**EXERCISE REQUIREMENTS**
Copy exactly the lines of the records below, and only those lines, beginning with the line that contains "obj.matrix_parent_inverse = Matrix.Identity(4)" and ending with the line that contains "SPINE_HALF = 6.3".

+ + + + + + +

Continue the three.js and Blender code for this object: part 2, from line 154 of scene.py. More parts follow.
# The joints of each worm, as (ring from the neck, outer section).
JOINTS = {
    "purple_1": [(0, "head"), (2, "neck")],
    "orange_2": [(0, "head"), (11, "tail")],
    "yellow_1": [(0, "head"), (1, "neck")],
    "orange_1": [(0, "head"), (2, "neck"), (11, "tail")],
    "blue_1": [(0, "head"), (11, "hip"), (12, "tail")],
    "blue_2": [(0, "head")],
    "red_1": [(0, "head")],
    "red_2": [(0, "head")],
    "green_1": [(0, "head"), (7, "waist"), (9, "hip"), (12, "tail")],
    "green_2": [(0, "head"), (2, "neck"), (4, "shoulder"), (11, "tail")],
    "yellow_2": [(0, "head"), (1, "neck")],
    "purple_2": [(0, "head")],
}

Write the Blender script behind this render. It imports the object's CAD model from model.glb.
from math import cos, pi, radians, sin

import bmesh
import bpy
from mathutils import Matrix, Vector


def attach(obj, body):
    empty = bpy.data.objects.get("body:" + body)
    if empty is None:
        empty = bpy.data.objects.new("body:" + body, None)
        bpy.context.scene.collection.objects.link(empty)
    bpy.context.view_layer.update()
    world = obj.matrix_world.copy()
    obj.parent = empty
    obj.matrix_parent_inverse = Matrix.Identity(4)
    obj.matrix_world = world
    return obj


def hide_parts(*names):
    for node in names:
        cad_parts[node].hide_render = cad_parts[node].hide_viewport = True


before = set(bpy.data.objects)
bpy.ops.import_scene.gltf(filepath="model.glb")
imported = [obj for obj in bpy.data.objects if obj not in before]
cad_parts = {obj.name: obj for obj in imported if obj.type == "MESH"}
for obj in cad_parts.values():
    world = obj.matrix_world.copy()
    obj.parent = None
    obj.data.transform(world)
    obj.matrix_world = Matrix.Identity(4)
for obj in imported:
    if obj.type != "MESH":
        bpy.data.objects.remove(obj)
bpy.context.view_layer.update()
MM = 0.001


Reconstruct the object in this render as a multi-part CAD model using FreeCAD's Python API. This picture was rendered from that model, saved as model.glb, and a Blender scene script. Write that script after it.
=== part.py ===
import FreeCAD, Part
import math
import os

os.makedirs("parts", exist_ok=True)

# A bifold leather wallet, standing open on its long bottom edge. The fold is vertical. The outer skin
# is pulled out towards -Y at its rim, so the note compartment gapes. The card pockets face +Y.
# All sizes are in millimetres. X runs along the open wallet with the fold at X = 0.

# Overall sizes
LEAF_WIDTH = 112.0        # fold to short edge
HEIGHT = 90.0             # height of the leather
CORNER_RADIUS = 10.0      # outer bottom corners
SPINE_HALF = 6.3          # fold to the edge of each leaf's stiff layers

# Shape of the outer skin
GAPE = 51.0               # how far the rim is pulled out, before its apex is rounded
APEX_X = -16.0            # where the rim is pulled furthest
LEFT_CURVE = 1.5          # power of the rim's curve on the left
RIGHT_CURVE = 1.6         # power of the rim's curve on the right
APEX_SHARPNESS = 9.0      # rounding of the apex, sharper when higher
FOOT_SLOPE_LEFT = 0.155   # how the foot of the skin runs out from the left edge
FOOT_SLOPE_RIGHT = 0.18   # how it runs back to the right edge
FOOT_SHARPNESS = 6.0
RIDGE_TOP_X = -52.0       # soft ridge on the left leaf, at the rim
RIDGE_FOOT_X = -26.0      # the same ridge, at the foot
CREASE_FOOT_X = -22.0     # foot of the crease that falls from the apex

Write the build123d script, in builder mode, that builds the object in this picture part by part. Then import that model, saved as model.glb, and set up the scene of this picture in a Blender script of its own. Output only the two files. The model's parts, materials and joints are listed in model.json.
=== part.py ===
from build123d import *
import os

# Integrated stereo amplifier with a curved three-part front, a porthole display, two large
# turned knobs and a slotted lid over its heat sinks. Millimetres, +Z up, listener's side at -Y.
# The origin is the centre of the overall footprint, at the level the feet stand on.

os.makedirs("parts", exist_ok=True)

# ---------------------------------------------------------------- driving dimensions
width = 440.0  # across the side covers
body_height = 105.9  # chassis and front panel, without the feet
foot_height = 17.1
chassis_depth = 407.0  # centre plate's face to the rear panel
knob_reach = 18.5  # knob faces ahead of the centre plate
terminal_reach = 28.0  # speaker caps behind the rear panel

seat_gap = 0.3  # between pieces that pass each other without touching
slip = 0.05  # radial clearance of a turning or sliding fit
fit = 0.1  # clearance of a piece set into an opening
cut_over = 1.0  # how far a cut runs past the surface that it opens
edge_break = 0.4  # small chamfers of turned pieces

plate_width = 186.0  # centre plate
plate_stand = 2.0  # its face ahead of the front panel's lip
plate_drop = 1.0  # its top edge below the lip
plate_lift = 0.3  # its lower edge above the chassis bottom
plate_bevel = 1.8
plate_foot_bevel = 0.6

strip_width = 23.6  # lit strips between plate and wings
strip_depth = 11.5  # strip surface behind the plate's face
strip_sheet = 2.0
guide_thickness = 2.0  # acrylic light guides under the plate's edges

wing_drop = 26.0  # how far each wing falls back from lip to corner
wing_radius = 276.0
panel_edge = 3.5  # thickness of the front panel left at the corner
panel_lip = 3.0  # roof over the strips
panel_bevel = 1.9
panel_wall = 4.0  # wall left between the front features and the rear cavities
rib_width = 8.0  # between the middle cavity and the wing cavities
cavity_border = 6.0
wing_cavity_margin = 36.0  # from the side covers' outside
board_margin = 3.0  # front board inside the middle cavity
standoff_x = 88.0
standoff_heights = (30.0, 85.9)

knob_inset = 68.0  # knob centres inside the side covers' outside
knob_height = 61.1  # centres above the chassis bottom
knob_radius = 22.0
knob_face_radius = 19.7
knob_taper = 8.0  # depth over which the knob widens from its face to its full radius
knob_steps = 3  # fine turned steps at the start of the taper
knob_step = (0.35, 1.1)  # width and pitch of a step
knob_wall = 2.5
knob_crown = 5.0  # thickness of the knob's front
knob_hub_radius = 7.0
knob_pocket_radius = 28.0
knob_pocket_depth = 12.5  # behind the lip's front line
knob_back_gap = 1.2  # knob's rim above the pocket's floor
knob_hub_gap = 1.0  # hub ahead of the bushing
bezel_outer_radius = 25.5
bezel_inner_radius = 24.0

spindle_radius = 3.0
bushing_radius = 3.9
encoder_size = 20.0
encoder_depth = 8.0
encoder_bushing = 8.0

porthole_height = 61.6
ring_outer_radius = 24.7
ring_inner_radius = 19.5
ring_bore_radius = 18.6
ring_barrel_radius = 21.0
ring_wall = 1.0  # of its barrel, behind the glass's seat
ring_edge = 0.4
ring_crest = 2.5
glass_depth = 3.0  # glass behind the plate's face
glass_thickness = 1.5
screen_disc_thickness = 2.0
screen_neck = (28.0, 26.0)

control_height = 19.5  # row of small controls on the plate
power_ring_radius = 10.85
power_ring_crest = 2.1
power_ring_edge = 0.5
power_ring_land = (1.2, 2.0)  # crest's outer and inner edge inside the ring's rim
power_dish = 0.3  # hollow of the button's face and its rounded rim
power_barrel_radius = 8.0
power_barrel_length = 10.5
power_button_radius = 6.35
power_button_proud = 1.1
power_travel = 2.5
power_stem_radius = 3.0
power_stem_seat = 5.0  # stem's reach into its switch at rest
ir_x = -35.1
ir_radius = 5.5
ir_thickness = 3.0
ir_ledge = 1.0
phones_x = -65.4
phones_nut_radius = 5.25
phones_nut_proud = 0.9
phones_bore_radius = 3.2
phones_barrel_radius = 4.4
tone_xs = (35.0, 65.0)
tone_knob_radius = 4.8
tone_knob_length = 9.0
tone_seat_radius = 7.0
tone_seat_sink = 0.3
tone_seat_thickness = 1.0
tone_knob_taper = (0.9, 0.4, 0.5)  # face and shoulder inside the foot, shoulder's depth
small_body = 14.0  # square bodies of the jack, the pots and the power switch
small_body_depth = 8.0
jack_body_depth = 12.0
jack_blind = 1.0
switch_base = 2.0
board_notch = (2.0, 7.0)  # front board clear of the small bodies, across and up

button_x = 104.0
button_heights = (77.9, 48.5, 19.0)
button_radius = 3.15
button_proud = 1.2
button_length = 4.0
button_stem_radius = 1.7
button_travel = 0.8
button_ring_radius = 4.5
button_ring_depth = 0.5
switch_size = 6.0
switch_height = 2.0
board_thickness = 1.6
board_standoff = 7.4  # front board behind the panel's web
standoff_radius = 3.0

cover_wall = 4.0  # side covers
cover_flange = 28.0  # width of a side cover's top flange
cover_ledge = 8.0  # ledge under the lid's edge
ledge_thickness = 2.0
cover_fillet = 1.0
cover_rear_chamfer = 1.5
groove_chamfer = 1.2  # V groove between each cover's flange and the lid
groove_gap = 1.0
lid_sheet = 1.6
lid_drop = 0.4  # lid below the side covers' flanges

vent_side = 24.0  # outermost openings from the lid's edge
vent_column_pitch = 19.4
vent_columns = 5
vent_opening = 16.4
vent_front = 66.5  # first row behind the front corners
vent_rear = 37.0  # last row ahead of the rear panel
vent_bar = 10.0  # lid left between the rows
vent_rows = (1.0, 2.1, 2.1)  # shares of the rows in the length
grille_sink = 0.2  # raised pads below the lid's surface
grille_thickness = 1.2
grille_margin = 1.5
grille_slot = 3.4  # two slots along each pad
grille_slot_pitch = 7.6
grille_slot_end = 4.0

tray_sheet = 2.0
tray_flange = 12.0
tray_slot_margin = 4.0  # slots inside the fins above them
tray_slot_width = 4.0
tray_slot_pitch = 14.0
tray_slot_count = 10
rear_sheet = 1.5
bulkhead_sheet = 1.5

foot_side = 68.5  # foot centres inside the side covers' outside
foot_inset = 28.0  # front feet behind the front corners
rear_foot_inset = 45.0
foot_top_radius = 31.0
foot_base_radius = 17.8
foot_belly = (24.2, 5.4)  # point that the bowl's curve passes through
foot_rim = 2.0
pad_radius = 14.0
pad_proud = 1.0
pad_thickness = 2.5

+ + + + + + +

**WORKED ANSWER**
    obj.matrix_parent_inverse = Matrix.Identity(4)
    obj.matrix_world = world
    return obj


def hide_parts(*names):
    for node in names:
        cad_parts[node].hide_render = cad_parts[node].hide_viewport = True


before = set(bpy.data.objects)
bpy.ops.import_scene.gltf(filepath="model.glb")
imported = [obj for obj in bpy.data.objects if obj not in before]
cad_parts = {obj.name: obj for obj in imported if obj.type == "MESH"}
for obj in cad_parts.values():
    world = obj.matrix_world.copy()
    obj.parent = None
    obj.data.transform(world)
    obj.matrix_world = Matrix.Identity(4)
for obj in imported:
    if obj.type != "MESH":
        bpy.data.objects.remove(obj)
bpy.context.view_layer.update()
MM = 0.001


Reconstruct the object in this render as a multi-part CAD model using FreeCAD's Python API. This picture was rendered from that model, saved as model.glb, and a Blender scene script. Write that script after it.
=== part.py ===
import FreeCAD, Part
import math
import os

os.makedirs("parts", exist_ok=True)

# A bifold leather wallet, standing open on its long bottom edge. The fold is vertical. The outer skin
# is pulled out towards -Y at its rim, so the note compartment gapes. The card pockets face +Y.
# All sizes are in millimetres. X runs along the open wallet with the fold at X = 0.

# Overall sizes
LEAF_WIDTH = 112.0        # fold to short edge
HEIGHT = 90.0             # height of the leather
CORNER_RADIUS = 10.0      # outer bottom corners
SPINE_HALF = 6.3          # fold to the edge of each leaf's stiff layers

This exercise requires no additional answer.